With most hidden services mapping projects you'll see 50-60% being pure CP and
the rest are various forums and trading sites that are about as far from being
legitimate as possible while not hosting CP. Buying drugs, zero-days, guns and
w/e isn't a legitimate site, neither is any of the "hacking" boards that
require you to submit a good data dump and a few defacements before being
allowed in.

Same goes for exit nodes, I've been running traffic analysis on 2 nodes I have
access too for the past 3 years, the vast majority of it isn't really
legitimate. People don't access their bank account, facebook, or their email,
from my own personal research the vast majority of the traffic an exit node
operator is going to see is going to be from automated tools primarily web
vulnerability scanners, nearly half the traffic I see comes from SQLmap, Vega
and pirated versions of Acunetix also make a large part of the bulk traffic.

Even traffic which is end to end encrypted I can more or less estimate that it
is some sort of a vulnerability scan or an exploit, while I can't peek into
SSL nor do I wish to attempt at time based demasking attacks against the TOR
network when I have like 100-1000 sites being accessed randomly within a short
time window on my exit node I can pretty much guarantee you that some one is
running some sort of a vulnerability scan or an exploit.
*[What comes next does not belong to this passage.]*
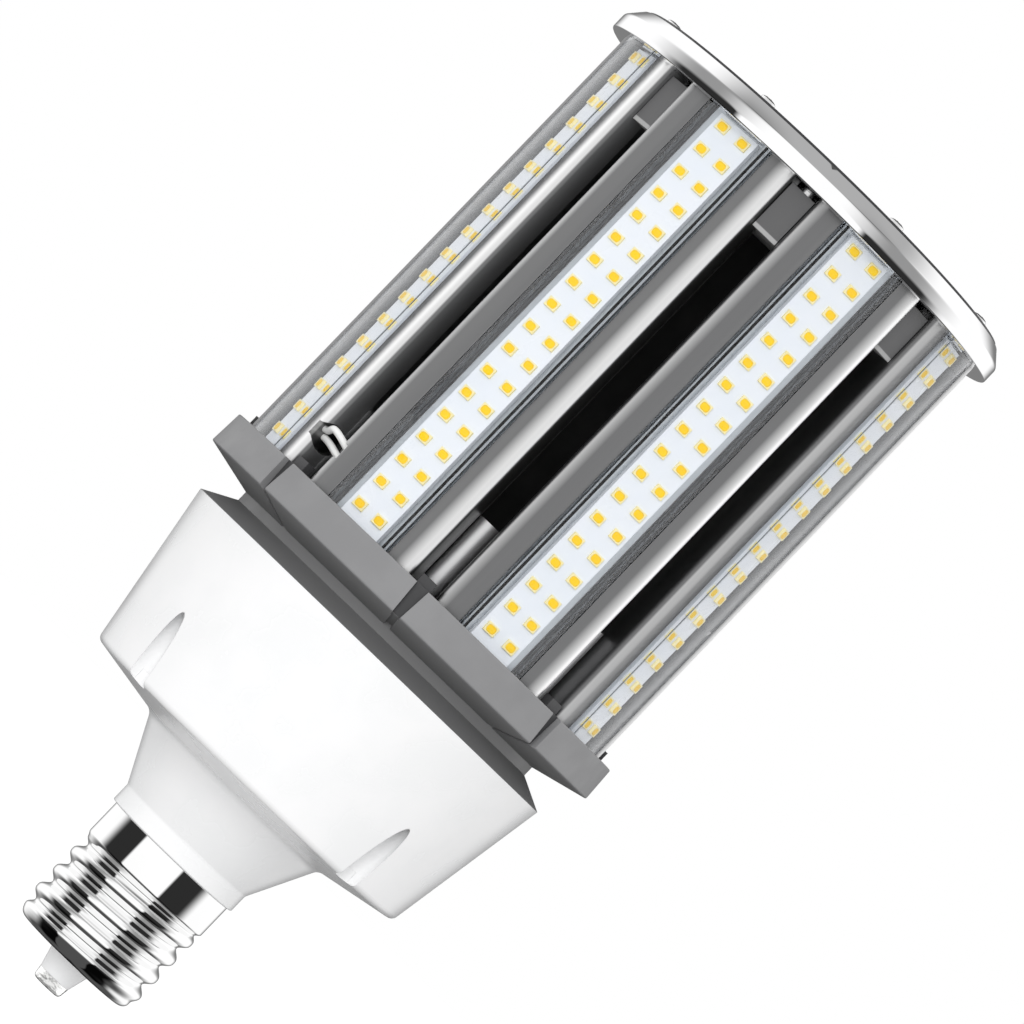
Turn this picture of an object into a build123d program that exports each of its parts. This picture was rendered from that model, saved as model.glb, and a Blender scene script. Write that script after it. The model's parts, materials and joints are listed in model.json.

I know that we would like to think that TOR is being used primarily for good
but it doesn't, it doesn't mean that we should ban it for that anymore that we
should ban email because 90% of email traffic is spam. But we do need to admit
that the percentage of legitimate traffic going over TOR and the percentage of
legitimate hidden services at this time is more or less a rounding error.

------
MikeTLive
reading these comments has me convinced that more than one commenter is a
consumer of child porn.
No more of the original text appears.